I used to accept the excuse that there was no funding. It sounded reasonable. The Department for Education had a limited budget, schools had to make difficult choices, everyone was tightening their belts. But the more I looked around, the less sense it made. The buildings existed. The students existed. The equipment existed. I existed, qualified and ready to teach. What exactly was it that there was no money for?
The government that prints the notes and mints the coins told me it could not find enough of them to hire the mathematics teachers that schools were begging for. But money is not something you find under the sofa cushions. It is something you create when you spend. Every pound in those student loans I took out was created the moment the government decided to lend it. Every pound that bought those unopened whiteboards was created the moment someone decided to purchase them.
The real question was never about money. It was about whether the people existed, whether the classrooms were available, whether the students needed to learn. They were. All of them. The excuse was not a fact about the world. It was a choice wrapped in the language of impossibility.
Now I work as a private tutor, helping students whose schools cannot provide enough mathematics teaching. I charge £40 an hour because that is what the market will bear, but I know most of the families in Croydon East cannot afford it. I am using the same skills, teaching the same subject, working with the same age groups I trained to teach. The only difference is that I am now paid by parents instead of by the state, which means I can only reach the students whose families have money.
I understand now that this is not just my story. It is the story of every constituency where trained teachers cannot find permanent positions while head teachers cancel lessons for lack of staff. It is the story of every place where the government that creates the currency claims it cannot find enough currency to connect the people to the work that needs doing.
Logical Fallacy
What Zenaida experienced has a name.
Constructing an argument that sounds reasonable but contains a fundamental flaw in reasoning.

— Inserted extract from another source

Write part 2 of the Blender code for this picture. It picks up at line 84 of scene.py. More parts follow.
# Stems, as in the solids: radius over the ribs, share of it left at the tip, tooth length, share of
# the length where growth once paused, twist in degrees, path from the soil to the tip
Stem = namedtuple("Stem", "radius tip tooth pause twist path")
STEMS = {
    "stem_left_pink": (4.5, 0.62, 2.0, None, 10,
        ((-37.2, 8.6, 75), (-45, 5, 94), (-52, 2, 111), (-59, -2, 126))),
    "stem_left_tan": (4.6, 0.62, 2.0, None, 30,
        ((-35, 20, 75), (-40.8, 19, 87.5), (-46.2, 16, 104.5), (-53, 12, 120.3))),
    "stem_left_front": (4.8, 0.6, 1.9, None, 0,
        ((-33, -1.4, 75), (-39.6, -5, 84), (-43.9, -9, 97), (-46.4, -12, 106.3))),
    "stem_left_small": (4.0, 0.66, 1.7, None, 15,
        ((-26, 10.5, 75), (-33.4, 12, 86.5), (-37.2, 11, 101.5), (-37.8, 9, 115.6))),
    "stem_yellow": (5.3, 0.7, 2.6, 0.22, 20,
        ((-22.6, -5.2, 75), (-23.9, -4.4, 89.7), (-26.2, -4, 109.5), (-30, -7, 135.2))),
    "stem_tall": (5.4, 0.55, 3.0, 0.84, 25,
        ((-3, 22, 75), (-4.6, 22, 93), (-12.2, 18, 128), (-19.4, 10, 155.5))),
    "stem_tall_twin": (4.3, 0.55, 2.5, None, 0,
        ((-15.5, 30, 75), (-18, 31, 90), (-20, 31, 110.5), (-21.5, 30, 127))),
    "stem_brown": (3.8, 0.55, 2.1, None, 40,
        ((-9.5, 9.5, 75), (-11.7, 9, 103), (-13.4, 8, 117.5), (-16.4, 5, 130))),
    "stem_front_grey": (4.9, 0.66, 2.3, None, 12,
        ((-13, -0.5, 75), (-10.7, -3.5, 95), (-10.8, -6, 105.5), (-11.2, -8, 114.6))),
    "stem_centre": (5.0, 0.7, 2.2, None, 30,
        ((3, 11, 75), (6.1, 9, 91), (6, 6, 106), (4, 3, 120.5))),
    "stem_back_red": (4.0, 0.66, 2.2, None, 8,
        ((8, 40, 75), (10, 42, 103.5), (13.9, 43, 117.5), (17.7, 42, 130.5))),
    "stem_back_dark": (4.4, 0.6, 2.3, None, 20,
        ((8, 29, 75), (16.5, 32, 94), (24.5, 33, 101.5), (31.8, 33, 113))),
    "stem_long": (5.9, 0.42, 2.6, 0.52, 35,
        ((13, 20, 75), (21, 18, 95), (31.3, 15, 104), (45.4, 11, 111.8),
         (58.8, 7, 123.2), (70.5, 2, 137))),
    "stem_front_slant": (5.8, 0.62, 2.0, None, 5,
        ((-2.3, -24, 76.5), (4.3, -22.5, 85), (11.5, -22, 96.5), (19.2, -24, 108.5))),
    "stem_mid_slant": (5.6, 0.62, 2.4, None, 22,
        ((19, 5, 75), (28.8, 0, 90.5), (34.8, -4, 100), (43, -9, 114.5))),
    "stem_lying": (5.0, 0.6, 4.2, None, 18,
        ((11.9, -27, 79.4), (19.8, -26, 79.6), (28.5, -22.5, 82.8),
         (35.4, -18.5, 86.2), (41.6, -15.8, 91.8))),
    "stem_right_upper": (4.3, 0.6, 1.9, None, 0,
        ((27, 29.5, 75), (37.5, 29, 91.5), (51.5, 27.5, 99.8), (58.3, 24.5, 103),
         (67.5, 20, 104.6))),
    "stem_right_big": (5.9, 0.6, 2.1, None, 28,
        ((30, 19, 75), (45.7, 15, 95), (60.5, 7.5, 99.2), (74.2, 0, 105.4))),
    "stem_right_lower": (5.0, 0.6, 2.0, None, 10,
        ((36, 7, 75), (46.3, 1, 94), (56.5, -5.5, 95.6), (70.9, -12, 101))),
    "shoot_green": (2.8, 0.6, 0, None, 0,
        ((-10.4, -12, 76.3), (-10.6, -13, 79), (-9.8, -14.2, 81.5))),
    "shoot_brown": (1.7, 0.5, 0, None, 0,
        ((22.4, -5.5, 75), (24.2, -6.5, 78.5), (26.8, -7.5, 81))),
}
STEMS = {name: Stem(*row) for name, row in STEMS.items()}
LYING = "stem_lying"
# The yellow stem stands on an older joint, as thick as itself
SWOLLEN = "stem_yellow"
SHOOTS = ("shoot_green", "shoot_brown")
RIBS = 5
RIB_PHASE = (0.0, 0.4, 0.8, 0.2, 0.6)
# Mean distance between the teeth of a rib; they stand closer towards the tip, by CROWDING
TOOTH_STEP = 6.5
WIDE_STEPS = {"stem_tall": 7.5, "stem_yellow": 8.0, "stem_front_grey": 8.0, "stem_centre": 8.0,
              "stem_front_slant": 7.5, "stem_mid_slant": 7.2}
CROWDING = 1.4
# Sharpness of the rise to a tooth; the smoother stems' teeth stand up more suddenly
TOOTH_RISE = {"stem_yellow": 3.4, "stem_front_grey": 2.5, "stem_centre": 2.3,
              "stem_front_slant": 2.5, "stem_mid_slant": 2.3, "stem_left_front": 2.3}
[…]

Every time someone told Zenaida "there is no money," they were making the same false analogy. They were treating the UK government's budget like a household budget, as though both must save up pounds before they can spend them. But a household must earn or borrow pounds that already exist. The UK government creates pounds when it spends them. It does not need to find currency before it issues currency.
The objection "we have to live within our means as a country" reflects this same fallacy. A currency-issuing government's means are not fixed like a household income. The question is never 'can we afford it?' but 'do we have the teachers and buildings?' England currently has 40,000 teacher vacancies. The real constraint is recruitment and retention, not sterling.
The resources existed. The people existed. The decision not to connect them was political, not financial.